The burden of these definitions isn't really on theorists or poets, but it does fall heavily on anyone who insists that the two can be separated, that there could be, in the lovely terms on offer, "two sets of books." By the way, is this metaphor, which points up how the distinction between theory and life shares the economic distinction between public and private, itself a theory, or not?


This longish entry has been a bit of a cheat. The criticism Langdon Hammer means, which is also the "theory" of which various blogging poets (and others) speak, isn't anything in general; it's a fairly specific constellation, with a history and an ideology and so on. I'm not sure I'm the one responsible for the generalizing move, where unspecified rejection of largely post-structuralist, sometimes-French, sporadically-Marxist, allegedly-relativist theory becomes an explicit rejection of "theory" in general, never for what it sez, always for the heavy way it sez it. The generalizing move gets made all the time, all over the place, out of laziness, incapacity to render fine distinctions, and because anti-intellectualism is fun.
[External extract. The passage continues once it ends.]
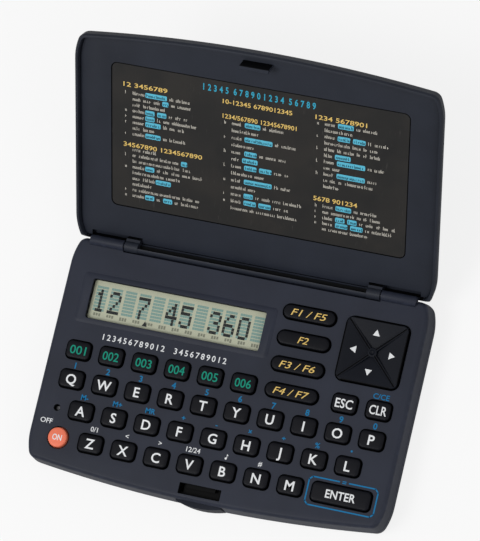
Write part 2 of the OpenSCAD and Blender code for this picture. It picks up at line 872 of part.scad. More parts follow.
// Inner plate of the lid, with the recess of the card and the hook of the latch
module lid_liner() {
    color(charcoal * 0.85)
    opened()
    difference() {
        union() {
            difference() {
                slab(rear_y, lid_wall + seat, liner_z, liner_z + liner_t);
                // notches round the ears and the knuckles
                both_sides()
                block([ear_end - ear_w - 0.3, hinge_y - notch_s - 0.3, 0], [notch_x, rear_y, roof_z]);
            }
            block([-hook_w / 2, hook_front, hook_tip],
                  [hook_w / 2, hook_front + hook_t, liner_z + liner_t / 2]);
            block([-hook_w / 2, hook_front, hook_tip],
                  [hook_w / 2, hook_front + hook_t + barb_out, hook_tip + barb_h]);
        }
        card_form(0.15, liner_z - 1, liner_z + card_t + 0.1);
    }
}

module card_form(by, z0, z1) {
    translate([card_x, hinge_y - card_s - card_l / 2, z0])
    linear_extrude(z1 - z0)
    plate([card_w + 2 * by, card_l + 2 * by], 1.8 + by);
}

module guide_card() {
    color([0.13, 0.12, 0.11])
    opened()
    card_form(0, liner_z + 0.1, liner_z + 0.1 + card_t);
}

module hinge_pins() {
    color([0.7, 0.71, 0.73])
    both_sides()
    rod(ear_end - ear_w + 0.6, knuckle_x + 5.6, [hinge_y, hinge_z], pin_dia / 2);
}

lower_case();
upper_case();
lcd_window();
lcd_panel();
lcd_connector();
circuit_board();
controller_chip();
key_mat();
buzzer();
coin_cells();
battery_contacts();
battery_door();
case_screws();
hinge_pins();
latch_button();
pad_pivot();
direction_pad();
lid_cover();
lid_liner();
guide_card();
for (key = all_keys) {
    keycap(key);
}
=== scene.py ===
import math
import random
import bpy
from mathutils import Matrix, Vector


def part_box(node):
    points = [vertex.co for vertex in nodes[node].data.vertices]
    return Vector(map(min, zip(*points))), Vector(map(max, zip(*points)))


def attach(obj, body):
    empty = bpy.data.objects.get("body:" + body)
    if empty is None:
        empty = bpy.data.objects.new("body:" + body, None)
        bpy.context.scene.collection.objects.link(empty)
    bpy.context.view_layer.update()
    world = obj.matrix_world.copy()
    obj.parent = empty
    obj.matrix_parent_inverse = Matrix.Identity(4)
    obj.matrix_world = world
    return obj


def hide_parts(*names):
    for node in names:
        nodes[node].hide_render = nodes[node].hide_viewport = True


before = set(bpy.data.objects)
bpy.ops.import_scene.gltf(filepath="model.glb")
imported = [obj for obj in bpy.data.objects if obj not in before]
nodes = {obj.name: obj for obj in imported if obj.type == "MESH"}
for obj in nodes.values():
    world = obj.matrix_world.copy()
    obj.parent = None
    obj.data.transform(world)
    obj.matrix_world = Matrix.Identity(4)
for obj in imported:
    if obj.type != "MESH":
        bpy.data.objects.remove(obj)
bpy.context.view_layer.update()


# ------ camera
# A long lens high above the front right corner, turned a little, so that the
# keyboard is seen almost square on and the open lid leans back behind it.
def placed(name, data):
    """New object of the data, in the scene."""
    thing = bpy.data.objects.new(name, data)
    bpy.context.scene.collection.objects.link(thing)
    return thing


lens = bpy.data.cameras.new("camera")
lens.sensor_width = 36
lens.lens = 256.91
lens.clip_end = 20
camera = placed("camera", lens)
camera.location = (0.34131, -0.13368, 1.15302)
camera.rotation_euler = (0.20618, 0.25289, 0.23846)
bpy.context.scene.camera = camera
bpy.context.scene.view_settings.view_transform = "Standard"


# ------ lower case
# The bottom half of the keyboard case: a shallow tray moulded in charcoal
# plastic with a fine spark-eroded surface, screwed to the upper case from below.
MM = 0.001
CASE_W, CASE_D, CASE_H = 119, 76, 11
BOW = 3.8  # the front edge stands this far ahead of its ends
CORNER = 3.4
SIDE_R, SIDE_TURN = 20, 20  # the sides curve in to the corners
CORNER_STEPS, SIDE_STEPS, BOW_STEPS = 8, 6, 36
SEAM = 4.6
REAR = CASE_D / 2
WALL = 1.5


class Wire:
    """An output in a material's nodes; arithmetic on it adds Math nodes."""

    def __init__(self, finish, socket):
        self.finish = finish
        self.socket = socket

    def math(self, operation, left, right):
        return self.finish.node("ShaderNodeMath", {"operation": operation}, {0: left, 1: right})

    def __add__(self, other):
        return self.math("ADD", self, other)

    def __sub__(self, other):
        return self.math("SUBTRACT", self, other)

    def __rsub__(self, other):
        return self.math("SUBTRACT", other, self)

    def __mul__(self, other):
        return self.math("MULTIPLY", self, other)

    def __pow__(self, other):
        return self.math("POWER", self, other)

    __radd__ = __add__
    __rmul__ = __mul__

    def clamped(self):
        return self.math("MINIMUM", self.math("MAXIMUM", self, 0.0), 1.0)


class Finish:
    """A material with one Principled shader and the nodes that vary it."""

    def __init__(self, name, color, roughness, **constants):
        self.material = bpy.data.materials.new(name)
        self.material.use_nodes = True
        tree = self.material.node_tree
        self.tree_nodes, self.links = tree.nodes, tree.links
        self.shader = tree.nodes["Principled BSDF"]
        self.shade(**{"Base Color": color, "Roughness": roughness})
        for name, value in constants.items():
            self.shader.inputs[name.replace("_", " ")].default_value = value
        self.plain = Wire(self, self.shader.outputs[0])
        self.at = self.node("ShaderNodeTexCoord", output="Object")

    def node(self, kind, settings=None, inputs=None, output=0):
        node = self.tree_nodes.new(kind)
        for name, value in (settings or {}).items():
            setattr(node, name, value)
        for name, value in (inputs or {}).items():
            self.join(node.inputs[name], value)
        return Wire(self, node.outputs[output])

    def join(self, socket, value):
        if isinstance(value, Wire):
            self.links.new(value.socket, socket)
        else:
            socket.default_value = value

    def shade(self, **inputs):
        for name, value in inputs.items():
            self.join(self.shader.inputs[name], value)

    def mixed(self, first, second, share):
        """The first colour where the share is 0, the second where it is 1."""
        return self.node("ShaderNodeMix", {"data_type": "RGBA"}, {
            0: share, 6: first, 7: second}, output=2)

    def stretched(self, factors):
        """The object's coordinates, drawn out along the axes whose factors are small."""
        return self.node("ShaderNodeVectorMath", {"operation": "MULTIPLY"}, {
            0: self.at, 1: factors})

    def noise(self, size, detail=2.0, at=None):
        """Noise whose features are about size millimetres across."""
        return self.node("ShaderNodeTexNoise", None, {
            "Vector": at or self.at, "Scale": 1 / (size * MM), "Detail": detail})

    def band(self, value, low, high):
        """0 below low, 1 above high."""
        return self.node("ShaderNodeMapRange", None, {
            "Value": value, "From Min": low, "From Max": high})

    def facing(self, up):
        """How far the surface faces the direction up, from -1 to 1."""
        normal = self.node("ShaderNodeTexCoord", output="Normal")
        return self.node("ShaderNodeVectorMath", {"operation": "DOT_PRODUCT"}, {
            0: normal, 1: up}, output="Value")

    def bump(self, height, depth, under=None):
        """Relief depth millimetres deep, where height runs from 0 to 1."""
        inputs = {"Height": height, "Distance": depth * MM, "Strength": 1.0}
        if under:
            inputs["Normal"] = under
        return self.node("ShaderNodeBump", None, inputs)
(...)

Two concluding notes:

One: the contemporary exclusions of theory and poetry are coterminus and identical acts of anti-intellectual aggression designed to force practioners into the realm of agreeable accessibility; poetry's rejection of "theory" is a balloonist hacking off and jettisoning his own legs in hopes that the reduction in weight will allow him to float back up into the empyrean of dominant culture.

Two: rejection of theory (and the separation of theory from "everyday life" is the main form of this rejection) is, if it has any substance at all, a rejection of specific social and political projects and practices, and should admit to that, rather than pretending to be a simple mistrust of an abstractable kind of thinking.